= Umm Hajul controversy =

The Umm Hajul controversy was one of many cases of friendly fire committed during the Persian Gulf War. After American forces accidentally opened fire on their own men, a cover-up was attempted. A plot element of the movie Courage Under Fire was based on this particular incident.

==Incident==

In the predawn hours of February 27, 1991, an armored personnel carrier of the 1st Armored Division broke down near the airfield of Umm Hajul. The five operators of the vehicle, U.S. Army engineers, found themselves stranded in the desert when M1A1 tank and Bradley Fighting Vehicle units of the 3rd Armored Cavalry Regiment approached from the north. Specialist Craig Walker tried signaling to the approaching forces by switching his night vision goggles on and off. The armored cavalry troop had been told the airfield was defended by 500+ Iraqi soldiers, and to expect stiff resistance. The troop commander fired warning shots in the air after requesting permission to do so from his squadron commander. Some of the cavalry troopers saw returned fire, but whether this came from the engineers is doubtful. The cavalry troop vehicles opened fire on the engineers with high-explosive rounds, mistaking their vehicle for an enemy position. The result of the high-explosive rounds set off demolition charges within the engineers' armored personnel carrier. The situation progressed for about seven minutes, with the troop commander calling cease fire after two volleys, thinking the "enemy forces" were contained and waiting for them to surrender. The squadron commander then arrived on the scene in his Bradley Fighting Vehicle and opened fire when he thought one of the engineers, still believed to be Iraqis, was trying to escape. When the shooting was over, one engineer was wounded and another, Corporal Lance Fielder of Tennessee, was dead from coaxial machinegun fire.

==Coverup==

Shortly after the incident, false reports were filed, stating that the 3rd Cavalry took an estimated 50 Iraqi prisoners in the assault.
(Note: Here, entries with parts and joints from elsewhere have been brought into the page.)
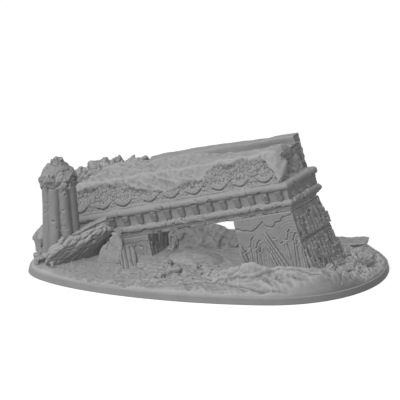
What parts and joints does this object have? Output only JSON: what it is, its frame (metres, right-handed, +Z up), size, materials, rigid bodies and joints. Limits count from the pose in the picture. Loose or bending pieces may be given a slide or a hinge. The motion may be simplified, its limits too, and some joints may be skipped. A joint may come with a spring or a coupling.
{
  "type": "miniature terrain ruin",
  "caption": "Tabletop terrain piece: a temple front with carved piers, a roll-moulded lintel and a broken column, sinking into sand on an oval plinth.",
  "frame": {"origin": "middle of the plinth's flat underside", "axes": "+X along the plinth's long side towards the temple's carved end, +Y away from the temple's front, +Z up"},
  "size_m": [0.1811, 0.117, 0.071],
  "materials": {
    "plinth": "fine matte grey resin, smooth, with faint print layers on its edge",
    "sand": "matte grey resin, smooth wind-blown drifts with soft ripples and grains",
    "masonry": "matte grey resin, dressed stone worn at its edges, with chips and pits",
    "carved_masonry": "matte grey resin, stone relief with reeds, blossoms and scales",
    "rock": "matte grey resin, broken stone with facets, cracks and rough pits"
  },
  "bodies": {
    "root": {"base_plinth": "plinth", "ground_sand": "sand", "front_sand_bank": "sand", "doorway_mound": "sand", "end_sand_bank": "sand", "roof_sand_drift": "sand", "left_pier": "masonry", "right_pier_upper_course": "masonry", "right_pier_lower_course": "masonry", "bed_slab": "masonry", "architrave": "masonry", "lower_torus": "masonry", "upper_torus": "masonry", "dentils": "masonry", "roof_block": "masonry", "column_shaft": "masonry", "left_pier_front_relief": "carved_masonry", "right_pier_front_relief": "carved_masonry", "end_wall_upper_relief": "carved_masonry", "end_wall_lower_relief": "carved_masonry", "parapet_relief": "carved_masonry", "carved_fragment": "carved_masonry", "ridge_slab": "rock", "ridge_stones": "rock", "column_broken_crown": "rock", "fallen_slab": "rock", "fallen_slab_upper_layer": "rock", "leaning_block": "rock", "boulder_right": "rock", "ledge_rock": "rock", "ledge_rock_stand": "rock", "rear_left_rock": "rock", "end_wall_rubble": "rock", "front_rubble": "rock", "column_foot_rubble": "rock", "rear_rock_bank": "rock"}
  },
  "joints": []
}
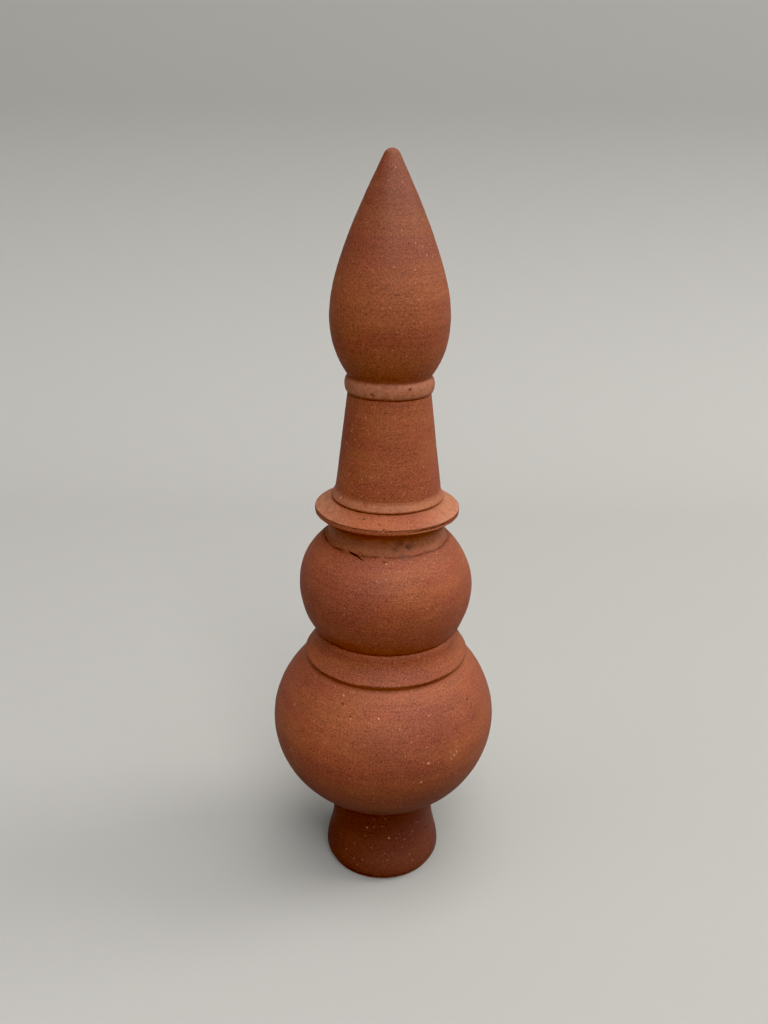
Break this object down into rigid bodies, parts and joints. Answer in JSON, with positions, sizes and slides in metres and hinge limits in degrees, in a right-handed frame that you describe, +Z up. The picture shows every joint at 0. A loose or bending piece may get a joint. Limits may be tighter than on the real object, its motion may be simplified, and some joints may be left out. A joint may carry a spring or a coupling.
{
  "type": "roof finial",
  "caption": "Turned terracotta roof finial: foot, two balls with a collar between, drip disc, tapered column, ring and pointed bud, with a round socket up the foot.",
  "frame": {"origin": "centre of the foot's underside, on the surface it stands on", "axes": "+Z up the turning axis, towards the tip of the bud; the part is round, so X and Y are any two level directions"},
  "size_m": [0.1254, 0.1254, 0.4002],
  "materials": {
    "terracotta": "matt unglazed fired clay with fine grog and turning lines"
  },
  "bodies": {
    "root": {"finial": "terracotta"}
  },
  "joints": []
}
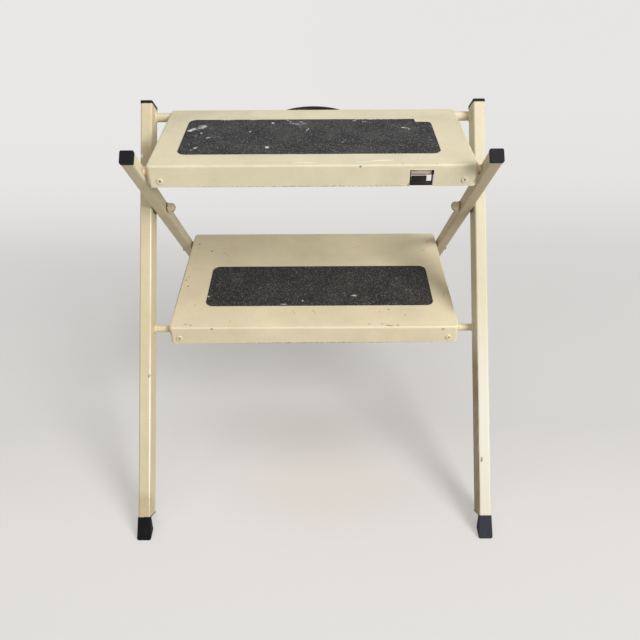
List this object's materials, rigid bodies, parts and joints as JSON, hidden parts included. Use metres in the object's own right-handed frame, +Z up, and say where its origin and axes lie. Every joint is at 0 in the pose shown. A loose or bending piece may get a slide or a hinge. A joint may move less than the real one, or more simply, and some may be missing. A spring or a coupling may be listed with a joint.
{
  "type": "folding step stool",
  "caption": "Folding step stool with crossing tube legs, two sheet-metal steps with grip pads, a latch, a carrying bow and rubber feet.",
  "frame": {"origin": "centre of the footprint on the floor, with the stool standing open", "axes": "+X to the right as seen from the front, +Y to the back, +Z up"},
  "size_m": [0.4792, 0.6102, 0.4631],
  "materials": {
    "cream_paint": "aged satin cream enamel, chipped at the edges",
    "worn_paint": "thin cream paint worn and rust stained",
    "black_plastic": "black moulded plastic, slightly scuffed",
    "black_rubber": "black rubber, dusty at the sole",
    "grit_pad": "black gritty non-slip sheet with fine speckle",
    "plated_steel": "dull zinc plate",
    "rivet_metal": "painted aluminium, dark in the centre hole"
  },
  "bodies": {
    "long_frame": {"long_leg_right": "cream_paint", "long_leg_left": "cream_paint", "long_leg_cap_right": "black_plastic", "long_leg_cap_left": "black_plastic", "front_foot_right": "black_rubber", "front_foot_left": "black_rubber", "rear_crossbar": "cream_paint", "step_pin_right": "worn_paint", "step_pin_left": "worn_paint", "cross_pivot_pins": "cream_paint", "pivot_knobs": "cream_paint", "pivot_washers": "plated_steel"},
    "rear_frame": {"rear_leg_right": "cream_paint", "rear_leg_left": "cream_paint", "rear_leg_cap_right": "black_plastic", "rear_leg_cap_left": "black_plastic", "rear_foot_right": "black_rubber", "rear_foot_left": "black_rubber", "front_cross_rod": "worn_paint", "lower_pivot_rod": "worn_paint", "pivot_rod_caps": "plated_steel"},
    "top_step": {"top_grip_pad": "grit_pad", "top_step_rivets": "rivet_metal", "carry_handle": "black_plastic", "handle_screws": "plated_steel", "handle_nuts": "plated_steel", "top_step_tray": "cream_paint", "top_step_angles": "cream_paint", "latch_pin": "plated_steel", "latch_bracket": "plated_steel", "latch_spring": "plated_steel"},
    "latch": {"latch": "black_plastic"},
    "lower_step": {"lower_step_tray": "cream_paint", "lower_grip_pad": "grit_pad", "lower_step_rivets": "rivet_metal", "lower_step_angles": "cream_paint", "lower_step_bracket_right": "cream_paint", "lower_step_bracket_left": "cream_paint"}
  },
  "joints": [
    {"name": "fold", "type": "hinge", "parent": "long_frame", "child": "rear_frame", "pos_m": [0, 0.00464, 0.334], "axis": [-1, 0, 0], "range_deg": [0, 70]},
    {"name": "top_step_lift", "type": "hinge", "parent": "long_frame", "child": "top_step", "pos_m": [0, 0.0952, 0.4272], "axis": [-1, 0, 0], "range_deg": [0, 123.8]},
    {"name": "lower_step_lift", "type": "hinge", "parent": "rear_frame", "child": "lower_step", "pos_m": [0, 0.12808, 0.192], "axis": [-1, 0, 0], "range_deg": [0, 38.3]},
    {"name": "latch_pull", "type": "hinge", "parent": "top_step", "child": "latch", "pos_m": [0, -0.07452, 0.4306], "axis": [-1, 0, 0], "range_deg": [0, 18], "stiffness_Nm_per_rad": 0.05, "springref_deg": -11.46}
  ],
  "couplings": [
    {"joint": "top_step_lift", "follows": "fold", "ratio": 1.768},
    {"joint": "lower_step_lift", "follows": "fold", "ratio": 0.547}
  ]
}
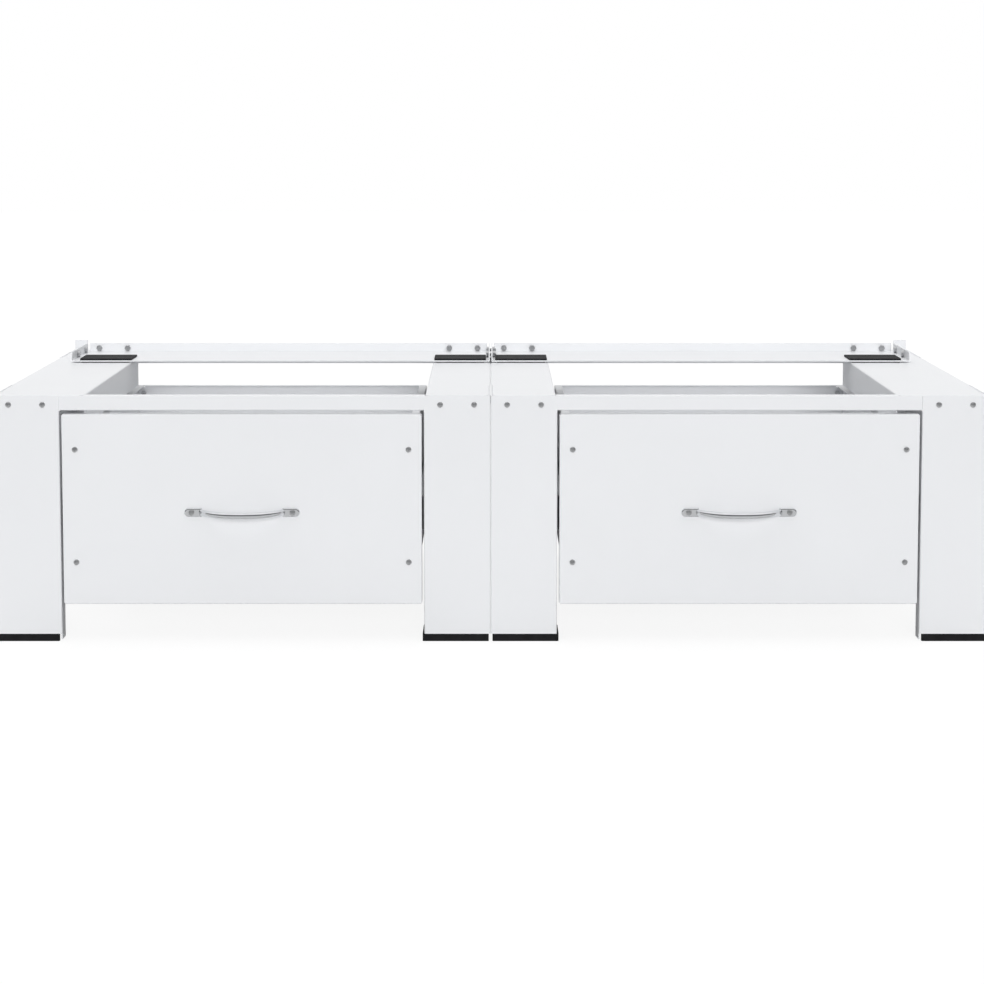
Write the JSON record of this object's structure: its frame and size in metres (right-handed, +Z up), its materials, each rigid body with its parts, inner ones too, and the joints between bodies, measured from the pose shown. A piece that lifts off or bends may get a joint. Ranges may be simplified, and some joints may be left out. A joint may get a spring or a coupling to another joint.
{
  "type": "laundry pedestal",
  "caption": "Low white steel pedestal that lifts a washer and a dryer side by side, with an open deck, anti-slip pads and drawers on telescopic rails with bow handles.",
  "frame": {"origin": "middle of the bounding box, on the floor under the feet", "axes": "+X runs to the right along the front as someone facing it sees it, +Y runs from the drawer fronts to the back, +Z is up"},
  "size_m": [1.2676, 0.572, 0.33],
  "materials": {
    "white_paint": "satin powder coat",
    "rail_steel": "bright zinc, rolled",
    "zinc_steel": "bright zinc",
    "chrome": "polished",
    "black_rubber": "matt"
  },
  "bodies": {
    "frame": {"left_front_outer_leg": "white_paint", "left_front_inner_leg": "white_paint", "left_rear_outer_leg": "white_paint", "left_rear_inner_leg": "white_paint", "left_front_feet": "black_rubber", "left_rear_feet": "black_rubber", "left_outer_channel": "white_paint", "left_inner_channel": "white_paint", "left_front_beam": "white_paint", "left_rear_beam": "white_paint", "left_machine_tray": "white_paint", "left_outer_pad": "black_rubber", "left_inner_pad": "black_rubber", "left_frame_screws": "zinc_steel", "left_tray_bolts": "zinc_steel", "left_outer_cabinet_rail": "rail_steel", "left_inner_cabinet_rail": "rail_steel", "right_front_outer_leg": "white_paint", "right_front_inner_leg": "white_paint", "right_rear_outer_leg": "white_paint", "right_rear_inner_leg": "white_paint", "right_front_feet": "black_rubber", "right_rear_feet": "black_rubber", "right_outer_channel": "white_paint", "right_inner_channel": "white_paint", "right_front_beam": "white_paint", "right_rear_beam": "white_paint", "right_machine_tray": "white_paint", "right_outer_pad": "black_rubber", "right_inner_pad": "black_rubber", "right_frame_screws": "zinc_steel", "right_tray_bolts": "zinc_steel", "right_outer_cabinet_rail": "rail_steel", "right_inner_cabinet_rail": "rail_steel", "joining_bolts": "zinc_steel"},
    "left_drawer": {"left_outer_drawer_rail": "rail_steel", "left_inner_drawer_rail": "rail_steel", "left_drawer_front": "white_paint", "left_drawer_outer_side": "white_paint", "left_drawer_inner_side": "white_paint", "left_drawer_back": "white_paint", "left_drawer_bottom": "white_paint", "left_drawer_screws": "zinc_steel", "left_handle": "chrome", "left_handle_screws": "zinc_steel"},
    "left_middle_rails": {"left_outer_middle_rail": "rail_steel", "left_inner_middle_rail": "rail_steel"},
    "right_drawer": {"right_outer_drawer_rail": "rail_steel", "right_inner_drawer_rail": "rail_steel", "right_drawer_front": "white_paint", "right_drawer_outer_side": "white_paint", "right_drawer_inner_side": "white_paint", "right_drawer_back": "white_paint", "right_drawer_bottom": "white_paint", "right_drawer_screws": "zinc_steel", "right_handle": "chrome", "right_handle_screws": "zinc_steel"},
    "right_middle_rails": {"right_outer_middle_rail": "rail_steel", "right_inner_middle_rail": "rail_steel"}
  },
  "joints": [
    {"name": "left_drawer_slide", "type": "slide", "parent": "frame", "child": "left_drawer", "axis": [0, -1, 0], "range_m": [0, 0.4]},
    {"name": "left_rail_slide", "type": "slide", "parent": "frame", "child": "left_middle_rails", "axis": [0, -1, 0], "range_m": [0, 0.2]},
    {"name": "right_drawer_slide", "type": "slide", "parent": "frame", "child": "right_drawer", "axis": [0, -1, 0], "range_m": [0, 0.4]},
    {"name": "right_rail_slide", "type": "slide", "parent": "frame", "child": "right_middle_rails", "axis": [0, -1, 0], "range_m": [0, 0.2]}
  ],
  "couplings": [
    {"joint": "left_rail_slide", "follows": "left_drawer_slide", "ratio": 0.5},
    {"joint": "right_rail_slide", "follows": "right_drawer_slide", "ratio": 0.5}
  ]
}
Three Bronze Stars were awarded on the basis of misleading statements and representations, as well. The squadron commander was the son-in-law of a famous Vietnam-era general, and his brothers-in-law were also general officers. He did not face repercussions and was selected for promotion to colonel. Both the cavalry troop commander and the lieutenant in charge of the engineers at the airfield were given career-ending evaluations and forced out of the Army. This was particularly ironic, since the lieutenant was completely not culpable. Many discrepancies uncovered in three army investigations were overlooked or ignored, and several lower-ranking soldiers and officers were threatened or coerced into remaining silent.

==Investigation==
U.S. Senator Fred Thompson of Tennessee initiated a Congressional investigation into this incident, in which Corporal Lance Fielder of Nashville, Tennessee had died. The investigation resulted in the forced retirement of the squadron commander of the unit that fired shots at Fielder and others, his reduction in rank to major, and revocation of medals.